Post
Topic
Board Project Development
Re: LoyceV's small Linux commands for handling big data
by
DeepComplex
on 19/04/2022, 18:03:08 UTC
Thank you very much for this...



Get pubkeys out of Bitcoin block data (this was requested here).

Note: this list is not meant for verbatim copy/pasting, it's my own notes of what I did (more or less).

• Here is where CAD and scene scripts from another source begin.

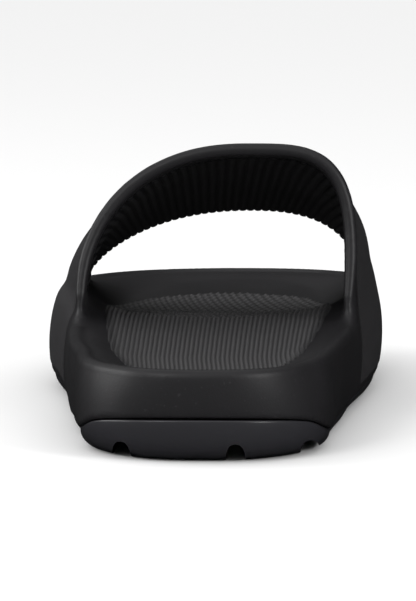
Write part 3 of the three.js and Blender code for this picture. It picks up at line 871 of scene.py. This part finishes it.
class SLIDE_OT_lining(bpy.types.Operator):
    """Runs the ribs along the inside of the strap"""

    bl_idname = "slide.lining"
    bl_label = "Ribs inside the strap"

    rib_steps = 8
    row_count = 37
    back_rows = 4
    slab_depth = 1.1 * MM
    first_share, last_share = 0.035, 0.965
    first_across, last_across = 0.075, 0.997
    rear_fade, root_fade = 0.03, 0.02
    sunk = 0.3 * MM
    proud = 0.05 * MM
    girth_samples = 200
    # The power that keeps the painted light on the very tops of the ribs, with painted shade between them.
    top_power = 4

    def execute(self, context):
        form = SlideForm(context.scene)
        strap = form.strap
        middle = (strap.rear_top + strap.front_top) / 2
        arch = form.strap_inner(np.linspace(self.first_share, self.last_share, self.girth_samples), middle)
        girth = np.linalg.norm(np.diff(arch, axis=0), axis=1).sum()
        ribs = round(girth / strap.rib_pitch)
        share, across = np.meshgrid(
            np.linspace(self.first_share, self.last_share, ribs * self.rib_steps + 1),
            np.linspace(self.first_across, self.last_across, self.row_count),
            indexing="xy",
        )
        at, _, out = form.strap_frame(share, form.strap_y(share, across))
        turns = (share - self.first_share) / (self.last_share - self.first_share) * ribs
        relief = np.sqrt(np.abs(np.sin(math.pi * turns)))
        from_root = np.minimum(share - self.first_share, self.last_share - share)
        fade = ease((across - self.first_across) / self.rear_fade) * ease(from_root / self.root_fade)
        lift = lerp(-self.sunk, self.proud + strap.rib_height * relief, fade)
        grid = at - out * lift[..., None]
        made = slab(form, "strap_inner_ribs", grid, -out, self.slab_depth, (self.back_rows, self.rib_steps))
        # Painted light on the very tops of the ribs, painted shade in the grooves between them.
        add_mask(made, "tops", fade * relief ** self.top_power)
        finish = context.scene.slide_finish
        material = foam_material(context, "lining_foam_painted_light_and_shade", finish.lining, gloss=0.12, groove_shade=finish.lining_groove_shade)
        finish_piece(made, material, "moulded_body")
        return {"FINISHED"}


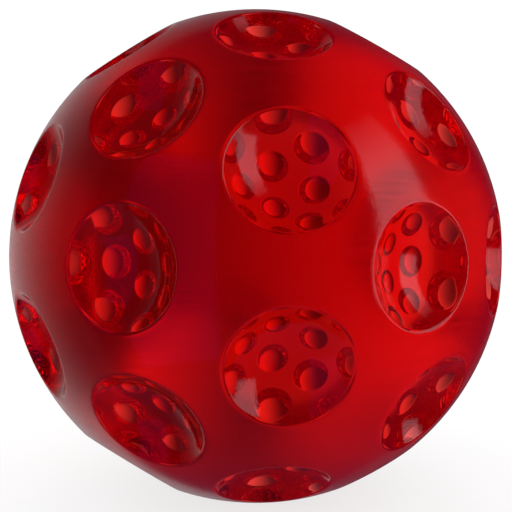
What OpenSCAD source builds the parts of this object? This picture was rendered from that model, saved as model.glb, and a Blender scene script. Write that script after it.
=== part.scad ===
// Crater-textured high-bounce ball.
// One solid, see-through elastomer moulding. Its surface is a sphere with equal round
// craters, one on every corner and one on the middle of every edge of an icosahedron.
// Each crater is a spherical bowl with a rounded lip.

/* [Ball] */
// Diameter over the smooth land between the craters, in mm
ball_d = 60; // [52:0.5:80]

/* [Craters] */
// Width of a crater where its bowl meets the ball's surface, in mm
crater_d = 12.2; // [8:0.1:13]
// Depth of a crater, from the ball's full surface to the bottom of the bowl, in mm
crater_depth = 3.45; // [1.5:0.05:4.5]
// Radius of the rounded lip round each crater, in mm
lip_r = 0.5; // [0.2:0.05:0.6]

/* [Hidden] */
$fn = 96;

ball_r = ball_d / 2;
crater_r = crater_d / 2;

// Bowl of a crater on the +Y axis of its profile: a circle through the rim and the bottom
bowl_bottom = ball_r - crater_depth;
rim_height = sqrt(ball_r ^ 2 - crater_r ^ 2) - bowl_bottom;
bowl_r = (crater_r ^ 2 + rim_height ^ 2) / (2 * rim_height);
bowl_centre = [0, bowl_bottom + bowl_r];

// Lip: a circle that touches the ball from inside and the bowl from outside
lip_from_ball = ball_r - lip_r;
lip_from_bowl = bowl_r + lip_r;
lip_y = (lip_from_ball ^ 2 - lip_from_bowl ^ 2 + bowl_centre.y ^ 2) / (2 * bowl_centre.y);
lip_centre = [sqrt(lip_from_ball ^ 2 - lip_y ^ 2), lip_y];
// Point above the outer edge of the lip, clear of the ball
above_lip = lip_centre * 1.05;

// Icosahedron corners, set so that craters also sit on the X, Y and Z axes
golden = (1 + sqrt(5)) / 2;
edge_length = 2;
corners = [for (a = [-1, 1], b = [-1, 1])
    each [[0, a * golden, b], [b, 0, a * golden], [a * golden, b, 0]]];
edge_middles = [for (i = [0:10], j = [i + 1:11])
    if (norm(corners[i] - corners[j]) < 1.01 * edge_length) (corners[i] + corners[j]) / 2];
crater_places = concat(corners, edge_middles);

// Outline of half a crater, with the part above the lip that clears the surface
module crater_outline() {
    intersection() {
        translate(bowl_centre) circle(bowl_r);
        square([bowl_r, 2 * bowl_centre.y]);
    }
    difference() {
        polygon([bowl_centre, lip_centre, above_lip]);
        translate(lip_centre) circle(lip_r);
    }
}

module crater_cutter(place) {
    rotate([0, acos(place.z / norm(place)), atan2(place.y, place.x)])
        rotate_extrude() crater_outline();
}

module ball() color("crimson", 0.8) difference() {
    sphere(ball_r);
    for (place = crater_places) crater_cutter(place);
}

ball();
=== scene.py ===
"""Looks of a crater-textured, see-through bouncing ball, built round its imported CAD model."""
import math
from itertools import combinations

import bmesh
import bpy
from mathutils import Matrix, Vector


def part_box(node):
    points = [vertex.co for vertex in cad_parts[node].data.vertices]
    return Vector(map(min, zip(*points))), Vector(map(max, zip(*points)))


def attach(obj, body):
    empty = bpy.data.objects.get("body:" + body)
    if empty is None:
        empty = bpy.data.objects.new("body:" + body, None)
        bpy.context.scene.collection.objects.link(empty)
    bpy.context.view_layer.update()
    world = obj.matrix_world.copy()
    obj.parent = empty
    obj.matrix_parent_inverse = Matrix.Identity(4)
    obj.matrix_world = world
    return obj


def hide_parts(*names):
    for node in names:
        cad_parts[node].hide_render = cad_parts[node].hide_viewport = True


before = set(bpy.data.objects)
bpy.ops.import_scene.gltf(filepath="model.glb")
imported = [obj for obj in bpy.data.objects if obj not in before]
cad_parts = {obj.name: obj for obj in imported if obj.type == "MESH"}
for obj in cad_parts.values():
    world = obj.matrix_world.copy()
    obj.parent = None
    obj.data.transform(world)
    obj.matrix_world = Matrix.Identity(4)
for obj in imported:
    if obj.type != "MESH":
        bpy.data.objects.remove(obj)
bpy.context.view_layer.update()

# ---------------------------------------------------------------- sizes, in metres
ball_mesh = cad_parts["ball"].data
BALL_R = max(vertex.co.length for vertex in ball_mesh.vertices)
FLOOR_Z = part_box("ball")[0].z
CRATER_R = 0.0061        # where the bowl meets the ball's surface
CRATER_DEPTH = 0.00345   # from the ball's full surface to the bottom of the bowl
LIP_R = 0.0005           # rounding of the lip

# ---------------------------------------------------------------- mesh density
EDGE_STEPS = 14          # points along one side of a crater's cell
BOWL_RINGS = 11
LIP_RINGS = 6
LAND_RINGS = 7
MERGE_DISTANCE = 1e-6

NEIGHBOUR_ANGLE = 45     # degrees: craters nearer than this are next to each other
EDGE_LIMIT = 2.01        # an edge of the icosahedron below is 2 long


# ---------------------------------------------------------------- crater places
def crater_axes():
    """Unit vectors to the craters: an icosahedron's corners and the middles of its edges."""
    golden = (1 + math.sqrt(5)) / 2
    corners = []
    for a in (-golden, golden):
        for b in (-1, 1):
            corners += [Vector((0, a, b)), Vector((b, 0, a)), Vector((a, b, 0))]
    middles = [p + q for p, q in combinations(corners, 2) if (p - q).length < EDGE_LIMIT]
    return [v.normalized() for v in corners + middles]


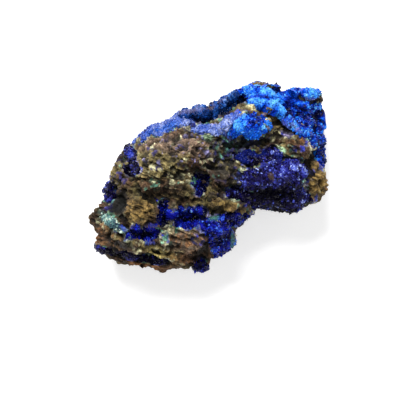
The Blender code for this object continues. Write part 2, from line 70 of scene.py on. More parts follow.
# Heights of the show face above the table: (x, y, height).
HEIGHTS = (
    # the back edge and the ridge behind the trench, left to right
    (-14.0, 4.0, 11.5), (-10.5, 6.6, 12.0), (-6.5, 9.2, 13.0), (-3.0, 10.2, 15.5), (0.6, 10.6, 16.0),
    (3.4, 12.4, 16.0), (5.6, 13.8, 15.0), (8.5, 14.6, 13.5), (12.0, 14.2, 12.0), (16.0, 13.6, 11.0),
    (18.3, 13.0, 9.5),
    # the front lip of the trench and the shoulder beside it
    (-9.5, 5.6, 16.0), (-5.5, 7.6, 16.0), (-2.0, 7.6, 17.0), (2.0, 7.8, 17.6), (4.2, 9.6, 17.0),
    # the crown and the right-hand face
    (6.6, 11.6, 16.4), (9.5, 12.8, 14.8), (12.5, 12.6, 14.0), (15.0, 10.8, 14.4), (12.2, 10.0, 15.6),
    (15.4, 7.6, 15.8), (17.6, 7.4, 12.8), (18.9, 9.4, 9.5), (18.9, 4.0, 9.5),
    # the brown bulge on the left, and the band below it
    (-8.0, 3.6, 19.0), (-3.6, 4.2, 19.2), (-11.0, 2.2, 17.6), (-13.6, 0.8, 14.6), (-9.0, -1.2, 17.8),
    (-4.6, -1.4, 18.0), (-12.6, -1.6, 16.4), (-16.2, -2.2, 11.6),
    # the middle
    (0.8, 4.2, 17.4), (3.6, 3.4, 15.4), (1.6, 0.0, 16.6), (1.0, -3.2, 16.2), (7.0, 7.8, 17.2),
    (9.6, 9.4, 16.8), (12.4, 6.6, 16.4), (9.8, 5.4, 15.4),
    # the lower right: a boss of crystals, its dark underside, and the knob at the end
    (6.4, 2.6, 16.0), (8.4, 0.4, 16.8), (11.0, 1.6, 16.8), (13.4, 1.0, 17.2), (15.2, -0.4, 16.4),
    (15.0, 3.8, 16.2), (9.0, -3.4, 13.6), (13.0, -3.8, 13.2), (17.6, 0.4, 15.0), (17.9, -2.4, 13.4),
    (5.0, -3.0, 13.6),
    # the lower left
    (-14.6, -4.6, 14.6), (-18.2, -6.4, 10.4), (-10.8, -5.6, 16.4), (-6.4, -5.4, 16.8), (-15.0, -8.0, 15.2),
    (-10.0, -8.0, 16.4), (-17.6, -10.4, 11.4), (-12.8, -11.0, 14.4), (-15.0, -12.6, 10.4),
    (-9.0, -13.4, 11.8), (-3.0, -9.6, 16.6), (-5.0, -12.4, 14.0), (-2.4, -4.4, 17.0), (-1.0, -13.8, 10.6),
    (1.4, -8.2, 14.6), (4.2, -5.6, 14.6), (4.2, -8.0, 10.6), (2.2, -11.6, 11.6), (6.6, -6.0, 11.6),
)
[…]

Get outputs data (currently 148 GB)
Code:
wget -r blockdata.loyce.club/outputs/

Get all addresses with pubkey
Code:
for day in `ls outputs/*gz`; do echo $day; gunzip -c | grep -v is_from_coinbase | grep -v pubkeyhash | grep pubkey | cut -f 1,2,4-11 >> output.txt; done
(output.txt includes more columns than strictly needed)

Get currently funded Bitcoin addresses and their balance (1 GB)
Code:
wget addresses.loyce.club/blockchair_bitcoin_addresses_and_balance_LATEST.tsv.gz

Get all unique addresses that are in both lists
Code:
comm -12 <(cat output.txt | cut -f6 | sort -u -S40%) <(gunzip -c blockchair_bitcoin_addresses_and_balance_LATEST.tsv.gz | grep -v balance | cut -f1 | grep "^1" | sort -S40% ) > list

Get list of balances, addresses and pubkeys
Code:
gunzip -c blockchair_bitcoin_addresses_and_balance_LATEST.tsv.gz | grep "^1" | sort -rS60% | uniq -w30 -d > address_and_balance
cat <(cat output.txt | cut -f 6,8) list | sort -rS40% | uniq -w30 -d > address_and_pubkey
for addy in `cat list`; do balance="`grep $addy address_and_balance | cut -f2`"; pubkey="`grep $addy address_and_pubkey | cut -f2`"; echo "$balance $addy $pubkey"; done | sort -nr > balance_addy_pubkey.txt
(the last for-loop is quick and dirty, slow and inefficient, but considering there's not that much data, I didn't bother improving it)